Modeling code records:
— BEGIN —
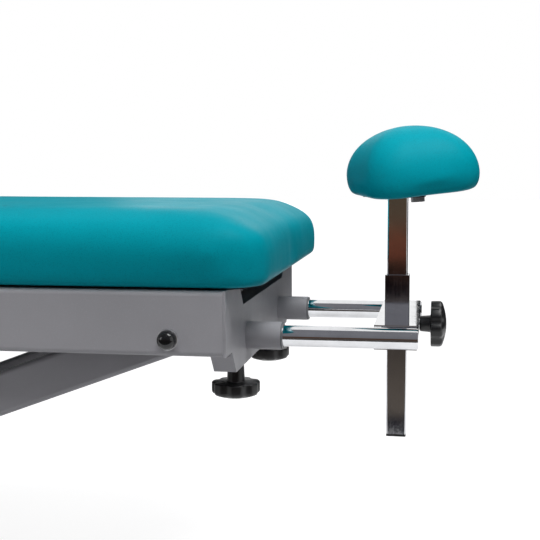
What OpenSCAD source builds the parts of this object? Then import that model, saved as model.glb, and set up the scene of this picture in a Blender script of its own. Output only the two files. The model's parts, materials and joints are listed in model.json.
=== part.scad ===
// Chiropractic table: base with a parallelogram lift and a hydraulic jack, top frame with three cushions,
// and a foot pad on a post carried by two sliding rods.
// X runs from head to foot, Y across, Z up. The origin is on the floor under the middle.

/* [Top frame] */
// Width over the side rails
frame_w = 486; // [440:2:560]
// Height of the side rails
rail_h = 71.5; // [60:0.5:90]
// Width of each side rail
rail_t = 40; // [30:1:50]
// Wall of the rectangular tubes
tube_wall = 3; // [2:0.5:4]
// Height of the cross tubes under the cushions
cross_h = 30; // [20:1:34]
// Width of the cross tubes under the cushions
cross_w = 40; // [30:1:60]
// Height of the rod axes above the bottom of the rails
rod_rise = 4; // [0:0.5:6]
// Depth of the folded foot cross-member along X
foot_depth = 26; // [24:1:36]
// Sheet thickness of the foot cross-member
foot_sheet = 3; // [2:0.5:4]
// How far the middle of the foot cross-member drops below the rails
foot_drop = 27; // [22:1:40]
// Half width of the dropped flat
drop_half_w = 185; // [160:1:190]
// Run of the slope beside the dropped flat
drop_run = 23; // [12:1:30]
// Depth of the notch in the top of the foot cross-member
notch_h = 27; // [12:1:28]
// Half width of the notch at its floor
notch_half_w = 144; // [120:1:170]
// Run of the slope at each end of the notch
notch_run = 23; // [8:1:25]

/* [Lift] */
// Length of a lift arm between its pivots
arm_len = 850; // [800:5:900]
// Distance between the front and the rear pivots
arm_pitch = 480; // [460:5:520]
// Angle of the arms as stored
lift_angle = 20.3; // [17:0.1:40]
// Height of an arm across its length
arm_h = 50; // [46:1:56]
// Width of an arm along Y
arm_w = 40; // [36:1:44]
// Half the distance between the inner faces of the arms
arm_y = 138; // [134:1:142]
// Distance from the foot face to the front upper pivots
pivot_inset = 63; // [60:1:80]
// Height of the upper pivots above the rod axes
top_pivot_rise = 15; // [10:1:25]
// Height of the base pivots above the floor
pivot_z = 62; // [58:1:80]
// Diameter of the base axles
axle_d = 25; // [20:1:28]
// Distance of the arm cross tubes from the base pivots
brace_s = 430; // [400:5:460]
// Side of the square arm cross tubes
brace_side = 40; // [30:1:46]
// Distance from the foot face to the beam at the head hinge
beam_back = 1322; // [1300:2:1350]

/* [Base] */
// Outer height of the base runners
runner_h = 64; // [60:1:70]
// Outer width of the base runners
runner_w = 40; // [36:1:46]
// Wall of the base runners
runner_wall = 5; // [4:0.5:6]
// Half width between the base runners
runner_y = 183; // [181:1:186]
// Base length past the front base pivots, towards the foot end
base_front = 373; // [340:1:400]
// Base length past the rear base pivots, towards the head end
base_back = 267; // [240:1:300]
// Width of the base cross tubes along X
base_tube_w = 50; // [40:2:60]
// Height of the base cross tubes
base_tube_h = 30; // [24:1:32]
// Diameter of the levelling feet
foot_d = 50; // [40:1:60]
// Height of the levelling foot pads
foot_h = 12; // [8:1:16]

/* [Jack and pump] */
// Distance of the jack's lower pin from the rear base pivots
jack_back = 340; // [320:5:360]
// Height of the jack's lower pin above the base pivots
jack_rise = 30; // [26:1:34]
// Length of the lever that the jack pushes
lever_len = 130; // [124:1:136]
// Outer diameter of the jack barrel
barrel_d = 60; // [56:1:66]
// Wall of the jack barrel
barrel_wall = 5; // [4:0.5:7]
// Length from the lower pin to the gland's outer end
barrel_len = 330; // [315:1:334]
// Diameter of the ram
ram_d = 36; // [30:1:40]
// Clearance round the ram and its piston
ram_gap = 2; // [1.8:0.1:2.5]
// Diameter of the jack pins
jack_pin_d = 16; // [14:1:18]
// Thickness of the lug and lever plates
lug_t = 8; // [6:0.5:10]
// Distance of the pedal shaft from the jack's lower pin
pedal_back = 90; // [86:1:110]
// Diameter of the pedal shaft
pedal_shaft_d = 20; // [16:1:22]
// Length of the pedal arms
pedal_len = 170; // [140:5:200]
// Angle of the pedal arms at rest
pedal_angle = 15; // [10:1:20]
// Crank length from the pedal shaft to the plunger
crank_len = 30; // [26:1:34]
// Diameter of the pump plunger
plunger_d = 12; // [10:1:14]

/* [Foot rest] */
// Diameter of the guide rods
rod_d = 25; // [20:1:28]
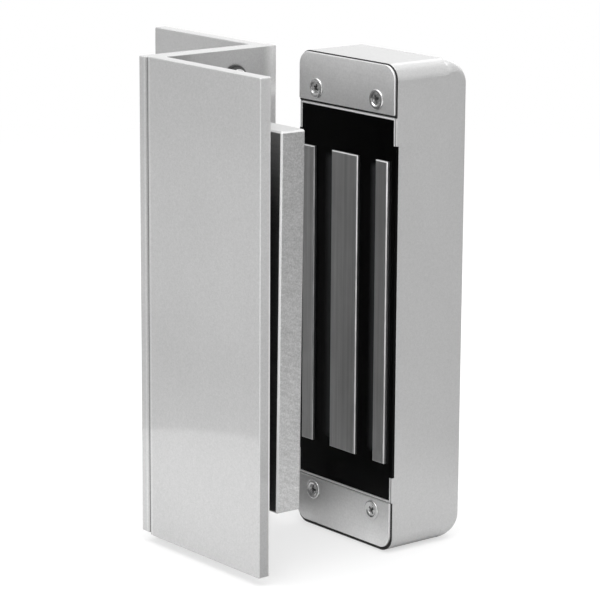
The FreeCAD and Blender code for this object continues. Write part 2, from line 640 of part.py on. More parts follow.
— END —
■ **What to work on**: Only the lines from the beginning of the material to the line containing "notch_run = 23; // [8:1:25]" should be echoed, verbatim and in full.

■ **Solution to this exercise**:
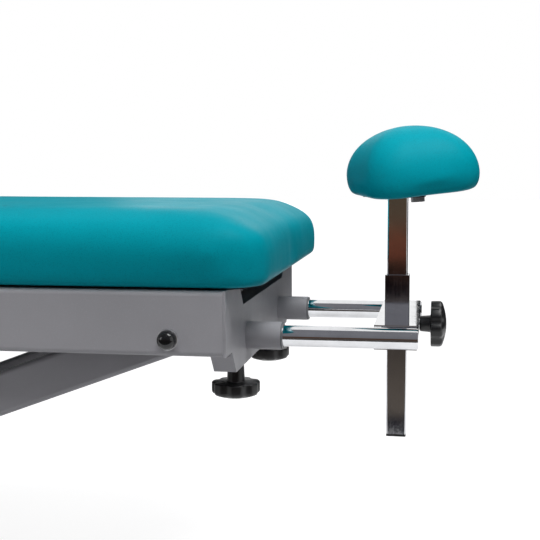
What OpenSCAD source builds the parts of this object? Then import that model, saved as model.glb, and set up the scene of this picture in a Blender script of its own. Output only the two files. The model's parts, materials and joints are listed in model.json.
=== part.scad ===
// Chiropractic table: base with a parallelogram lift and a hydraulic jack, top frame with three cushions,
// and a foot pad on a post carried by two sliding rods.
// X runs from head to foot, Y across, Z up. The origin is on the floor under the middle.

/* [Top frame] */
// Width over the side rails
frame_w = 486; // [440:2:560]
// Height of the side rails
rail_h = 71.5; // [60:0.5:90]
// Width of each side rail
rail_t = 40; // [30:1:50]
// Wall of the rectangular tubes
tube_wall = 3; // [2:0.5:4]
// Height of the cross tubes under the cushions
cross_h = 30; // [20:1:34]
// Width of the cross tubes under the cushions
cross_w = 40; // [30:1:60]
// Height of the rod axes above the bottom of the rails
rod_rise = 4; // [0:0.5:6]
// Depth of the folded foot cross-member along X
foot_depth = 26; // [24:1:36]
// Sheet thickness of the foot cross-member
foot_sheet = 3; // [2:0.5:4]
// How far the middle of the foot cross-member drops below the rails
foot_drop = 27; // [22:1:40]
// Half width of the dropped flat
drop_half_w = 185; // [160:1:190]
// Run of the slope beside the dropped flat
drop_run = 23; // [12:1:30]
// Depth of the notch in the top of the foot cross-member
notch_h = 27; // [12:1:28]
// Half width of the notch at its floor
notch_half_w = 144; // [120:1:170]
// Run of the slope at each end of the notch
notch_run = 23; // [8:1:25]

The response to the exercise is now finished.